The policy statement released by the Federal Open Market Committee following Wednesday’s meeting said officials will consider the extent and timing of “additional adjustments” to interest rates.
“While that phrase is not a commitment to make further cuts to the policy rate, it is widely interpreted by Fed watchers to indicate the Committee’s expectation that the next adjustment to the federal funds rate would be a cut,” Minneapolis Fed president Neel Kashkari said in a statement.
Kashkari, along with Cleveland Fed president Beth Hammack and Dallas Fed president Lorie Logan, all supported holding interest rates steady but objected to the policy statement’s stance toward rate cuts.
Kashkari said he considers the language about additional rate adjustments to be a form of forward guidance on the direction of interest rates that no longer makes sense in light of the Iran war.
“Instead,” he wrote, “the FOMC should offer a policy outlook that signals that the next rate change could be either a cut or a hike, depending on how the economy evolves.”
Hammack called the phrasing a “clear easing bias.”
“This forward guidance was put into the statement to signal a pause rather than an end to the easing cycle,” Hammack said. “I see this clear easing bias as no longer appropriate given the outlook.”
Logan noted that the guidance evolved from the three rate cuts the Fed made last fall, which implied that the next change in interest rates would most likely be a rate cut.
“I disagree with that assessment of the policy outlook,” Logan said in a statement. “When the FOMC gives forward guidance, it is important for that guidance to reflect the policy outlook.
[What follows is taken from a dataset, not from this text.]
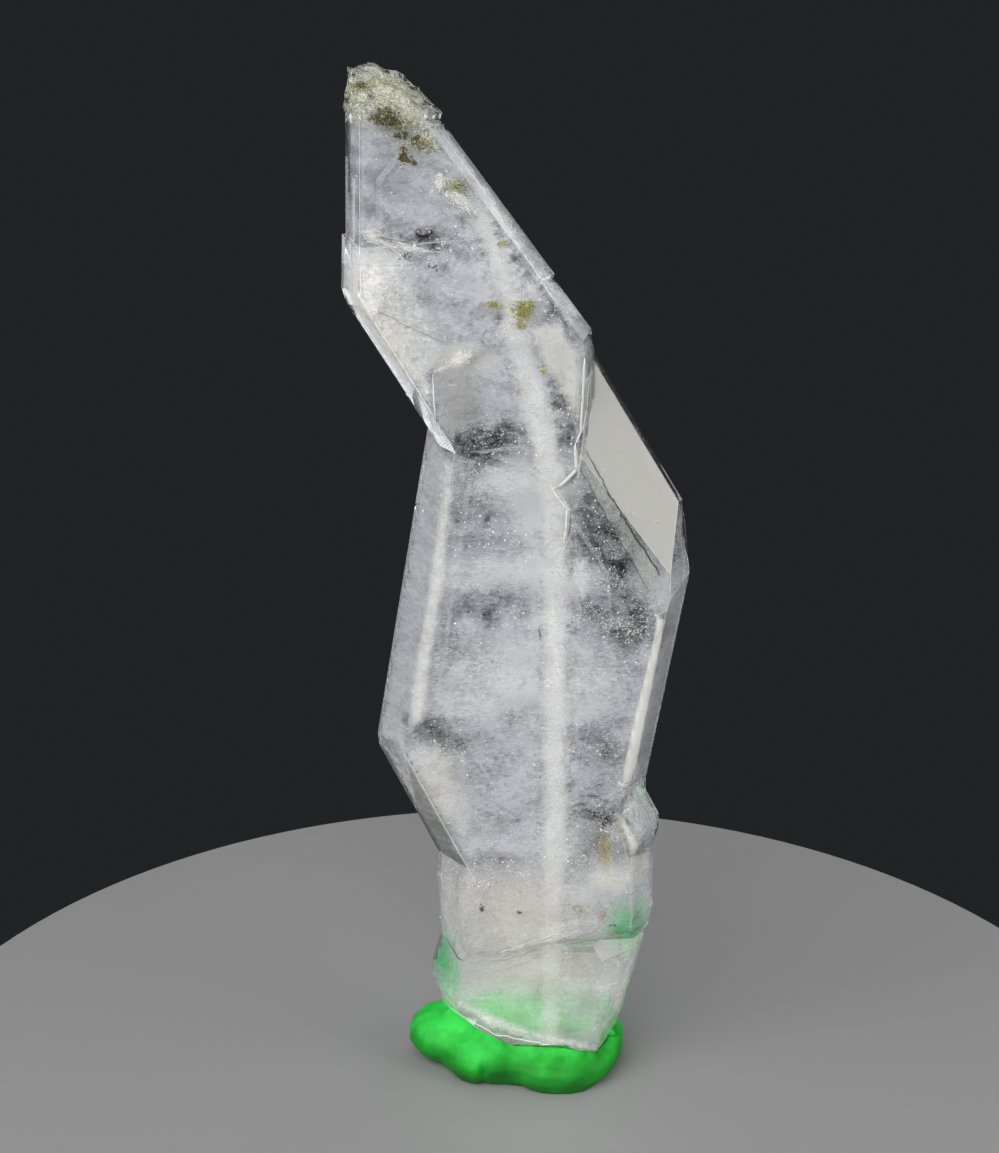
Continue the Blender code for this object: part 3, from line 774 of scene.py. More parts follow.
# %% Fibres
FIBRES, FIBRE_MARGIN = 26000, 0.15
rng = np.random.default_rng(11)


def scatter(count, keep, margin):
    """Random places (mm) inside the crystal, kept with the chance that keep(x, y, z) gives."""
    found = []
    while len(found) < count:
        for x, y, z in rng.uniform(low, high, (4000, 3)):
            if rng.random() < keep(x, y, z) and depth((x, y, z)) > margin:
                found.append((x, y, z))
    return found[:count]


def fibre_rows(places, longest, thickest):
    """Rows of place, direction, length and width for fibres that stay inside the crystal."""
    rows = {"place": [], "along": [], "length": [], "width": []}
    for place in places:
        _, (dx, _, dz) = thread_at(place[2])
        direction = Vector((dz, rng.normal(0, 0.3), -dx + rng.normal(0, 0.18))).normalized()
        reach = longest * rng.uniform(0.2, 1.0) ** 1.5
        ends = [Vector(place) + direction * reach * side / 2 for side in (-1, 1)]
        if min(depth(end) for end in ends) < 0.05:
            continue
        rows["place"].append(place)
        rows["along"].append(tuple(direction))
        rows["length"].append(reach * MM)
        rows["width"].append(thickest * rng.uniform(0.4, 1.0) * MM)
    return rows


fibre_white, shader = new_material("fibre_white", Base_Color=(0.86, 0.88, 0.92, 1), Roughness=0.6,
                                   IOR=1.2)


def fibre_chance(x, y, z):
    """Fibres are many in the clouds, few in the foot, and none right in front of the thread."""
    before_thread = y < thread_at(z)[0][1] and abs(x - thread_at(z)[0][0]) < 1.0
    return 0.0 if before_thread else cloudiness(x, y, z) ** 2 * (0.15 if z < 14 else 1.0)


places = scatter(FIBRES, fibre_chance, FIBRE_MARGIN)
fibres = use_tree(points_object("cloud_fibres", **fibre_rows(places, 0.5, 0.024)), SLIVERS,
                  Material=fibre_white)
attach(fibres, "root")
print("fibre triangles", triangles(fibres))

# %% [markdown]
# ## The thread
#
# The thread itself is a dense bundle of bubbles and crushed fibres: white, soft at its edges and
# never quite even. Geometry Nodes carry a round profile along its line, roughen it, and stand
# short fibres on it, so its edges fade into the clear quartz.

# %% Thread
CORE_RADIUS = 0.3
# height z in mm, share of the thread's full width, how milky its soft border is
THREAD_SHARES = [(1.9, 0.6, 0.45), (12.0, 0.7, 0.55), (19.0, 1.0, 1.0), (45.0, 1.0, 1.0),
                 (51.5, 0.9, 0.85), (56.0, 0.6, 0.5), (60.2, 0.35, 0.35), (64.2, 0.2, 0.05)]


def thread_share(z, column):
    """A column of the table at height z: 1 for the width, 2 for the border."""
    heights, values = ([row[k] for row in THREAD_SHARES] for k in (0, column))
    return float(np.interp(z, heights, values))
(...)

In light of the two-sided risks to monetary policy, I believed the FOMC should not give forward guidance implying a bias toward rate cuts at this time.”
Fed governor Stephen Miran dissented on other grounds and from a differing viewpoint: He favored a quarter-point cut to the benchmark rate.
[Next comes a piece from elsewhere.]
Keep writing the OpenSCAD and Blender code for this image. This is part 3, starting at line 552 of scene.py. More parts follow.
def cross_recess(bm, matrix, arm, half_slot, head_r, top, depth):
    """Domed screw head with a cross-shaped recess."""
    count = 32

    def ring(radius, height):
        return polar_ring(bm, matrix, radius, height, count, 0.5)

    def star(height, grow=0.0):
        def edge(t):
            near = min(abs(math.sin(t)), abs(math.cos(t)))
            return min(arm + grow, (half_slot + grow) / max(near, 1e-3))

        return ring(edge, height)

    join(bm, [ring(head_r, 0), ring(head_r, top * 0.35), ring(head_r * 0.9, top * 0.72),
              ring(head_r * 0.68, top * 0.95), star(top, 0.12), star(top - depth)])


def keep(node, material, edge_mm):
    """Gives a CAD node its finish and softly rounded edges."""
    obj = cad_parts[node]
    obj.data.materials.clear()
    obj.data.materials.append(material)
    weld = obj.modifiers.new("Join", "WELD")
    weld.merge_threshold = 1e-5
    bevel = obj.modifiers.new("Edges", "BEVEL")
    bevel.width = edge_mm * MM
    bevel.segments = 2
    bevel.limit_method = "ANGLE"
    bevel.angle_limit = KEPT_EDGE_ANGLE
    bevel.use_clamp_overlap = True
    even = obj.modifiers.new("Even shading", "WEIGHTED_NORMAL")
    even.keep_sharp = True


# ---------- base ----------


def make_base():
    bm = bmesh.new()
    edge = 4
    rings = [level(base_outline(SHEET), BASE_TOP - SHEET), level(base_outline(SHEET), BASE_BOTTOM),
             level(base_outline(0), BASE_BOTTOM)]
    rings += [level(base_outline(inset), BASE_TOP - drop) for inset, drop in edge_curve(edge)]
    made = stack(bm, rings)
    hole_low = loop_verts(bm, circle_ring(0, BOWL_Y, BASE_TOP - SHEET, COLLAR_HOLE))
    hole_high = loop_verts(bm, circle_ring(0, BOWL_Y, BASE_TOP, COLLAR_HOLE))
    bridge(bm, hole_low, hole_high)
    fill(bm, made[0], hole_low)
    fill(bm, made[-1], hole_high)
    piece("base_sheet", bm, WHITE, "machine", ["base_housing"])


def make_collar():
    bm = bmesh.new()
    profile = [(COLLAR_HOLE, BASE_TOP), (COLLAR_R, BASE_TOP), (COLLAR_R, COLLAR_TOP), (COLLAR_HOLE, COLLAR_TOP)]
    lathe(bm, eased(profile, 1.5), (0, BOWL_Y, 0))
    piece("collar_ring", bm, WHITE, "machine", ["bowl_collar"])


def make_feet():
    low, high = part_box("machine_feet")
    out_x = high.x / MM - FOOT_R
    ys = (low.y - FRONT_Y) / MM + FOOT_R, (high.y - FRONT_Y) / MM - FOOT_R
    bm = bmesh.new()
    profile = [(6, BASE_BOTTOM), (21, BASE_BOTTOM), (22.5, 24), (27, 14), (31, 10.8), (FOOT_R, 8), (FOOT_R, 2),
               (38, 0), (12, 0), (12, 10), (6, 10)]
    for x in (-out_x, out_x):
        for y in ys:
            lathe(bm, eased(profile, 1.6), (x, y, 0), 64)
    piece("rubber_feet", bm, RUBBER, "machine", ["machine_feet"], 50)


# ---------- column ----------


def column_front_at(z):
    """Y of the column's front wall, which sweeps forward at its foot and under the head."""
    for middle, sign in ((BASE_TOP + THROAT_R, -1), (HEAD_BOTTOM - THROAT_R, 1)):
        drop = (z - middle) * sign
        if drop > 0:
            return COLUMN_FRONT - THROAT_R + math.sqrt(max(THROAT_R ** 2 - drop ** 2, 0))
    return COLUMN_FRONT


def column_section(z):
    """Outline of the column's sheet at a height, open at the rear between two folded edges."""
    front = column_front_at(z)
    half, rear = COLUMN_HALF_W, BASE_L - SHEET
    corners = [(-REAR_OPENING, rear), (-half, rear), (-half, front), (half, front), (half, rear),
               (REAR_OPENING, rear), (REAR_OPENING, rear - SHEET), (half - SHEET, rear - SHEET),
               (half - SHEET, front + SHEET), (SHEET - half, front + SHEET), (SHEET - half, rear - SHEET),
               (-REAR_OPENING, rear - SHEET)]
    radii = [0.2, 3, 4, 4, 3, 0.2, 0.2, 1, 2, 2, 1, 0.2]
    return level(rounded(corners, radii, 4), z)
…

The Fed hasn’t seen four dissents in a policy vote in more than three decades.
Read more: How the Fed’s rate decision affects your bank accounts, loans, credit cards, and investments
Before the conflict in the Middle East, Kashkari said he felt inflation was too high, but expected it to come back down as tariffs worked their way through the supply chain and into goods prices. Under that expectation, he thought further rate cuts would be appropriate over time.
But given the uncertainty about the conflict and its impact on inflation, employment, and economic growth, he said he believes the Fed should signal that the next rate change could be either a cut or a hike, depending on how the economy evolves.
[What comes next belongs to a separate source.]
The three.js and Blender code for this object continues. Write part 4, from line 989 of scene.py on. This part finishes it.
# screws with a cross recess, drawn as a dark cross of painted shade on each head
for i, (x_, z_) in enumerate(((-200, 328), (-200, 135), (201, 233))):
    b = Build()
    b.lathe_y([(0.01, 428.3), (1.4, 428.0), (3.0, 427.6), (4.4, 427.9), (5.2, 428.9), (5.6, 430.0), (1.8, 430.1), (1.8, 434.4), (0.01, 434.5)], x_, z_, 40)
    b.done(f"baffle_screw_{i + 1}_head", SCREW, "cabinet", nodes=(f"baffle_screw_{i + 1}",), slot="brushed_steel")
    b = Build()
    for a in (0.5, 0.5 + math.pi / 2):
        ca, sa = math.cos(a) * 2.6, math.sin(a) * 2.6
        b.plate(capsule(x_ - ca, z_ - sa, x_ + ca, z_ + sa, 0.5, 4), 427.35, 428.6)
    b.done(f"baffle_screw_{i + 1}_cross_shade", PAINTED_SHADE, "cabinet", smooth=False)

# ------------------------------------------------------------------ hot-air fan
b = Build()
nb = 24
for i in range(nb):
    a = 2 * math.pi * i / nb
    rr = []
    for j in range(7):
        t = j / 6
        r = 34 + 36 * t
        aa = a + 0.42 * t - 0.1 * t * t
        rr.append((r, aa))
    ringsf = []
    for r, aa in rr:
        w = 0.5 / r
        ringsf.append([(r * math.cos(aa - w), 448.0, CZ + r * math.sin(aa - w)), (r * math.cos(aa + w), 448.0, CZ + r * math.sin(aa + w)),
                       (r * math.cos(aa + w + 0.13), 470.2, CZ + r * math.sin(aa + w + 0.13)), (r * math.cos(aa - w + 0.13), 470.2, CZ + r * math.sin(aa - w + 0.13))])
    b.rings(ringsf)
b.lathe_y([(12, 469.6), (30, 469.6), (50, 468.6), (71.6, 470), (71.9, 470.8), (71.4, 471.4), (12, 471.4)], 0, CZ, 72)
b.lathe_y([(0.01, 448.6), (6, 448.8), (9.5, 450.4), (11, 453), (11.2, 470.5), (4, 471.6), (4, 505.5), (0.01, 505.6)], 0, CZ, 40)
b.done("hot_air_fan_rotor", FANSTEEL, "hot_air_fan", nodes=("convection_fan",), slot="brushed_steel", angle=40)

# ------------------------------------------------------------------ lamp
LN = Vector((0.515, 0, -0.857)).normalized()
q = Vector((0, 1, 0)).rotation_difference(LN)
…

Kashkari sees two scenarios. The first scenario is a benign one where the Strait of Hormuz opens fairly quickly and oil prices fall to around $88 by the end of the year. But he noted that even then, inflation is expected to be 3% this year, which would mark three years in a row at that level. In that scenario, Kashkari said he envisions holding rates where they are for an extended period and then easing only gradually once the inflation shock has begun fading.
The second scenario he outlined is more concerning, with an extended closure of the strait and potentially further damage to energy and commodity infrastructure in the Middle East. In that case, he said, oil prices would surge much more, driving up inflation and unemployment. This, coupled with inflation above the Fed’s 2% target for almost six years, could risk inflation expectations moving higher. He said a “strong policy response” would be warranted with rate hikes — potentially a series of them — even at the risk of the job market.
Hammack noted that inflation pressures remain broad-based and that rising oil prices add even more inflationary pressure. The Personal Consumption Expenditures index rose 3.5% in March, up from 2.8% in February before the Iran war began. Oil, meanwhile, reached $122 a barrel this week, driving ever-higher prices at the pump for consumers.
She sees the economy as resilient so far this year, with the unemployment rate little changed at 4.3%. However, she wrote that while she sees upside risks to inflation, she also sees downside risks to growth and employment.
Logan said she is concerned about how long it will take inflation to come back down to the Fed’s 2% goal, given that it has held above that level for more than five years. She noted that measures of inflation that strip out extreme price changes or categories with more volatile prices had been running above 2% before the Iran war, and that the conflict raises the risk of prolonged or repeated supply disruptions that could push inflation up further.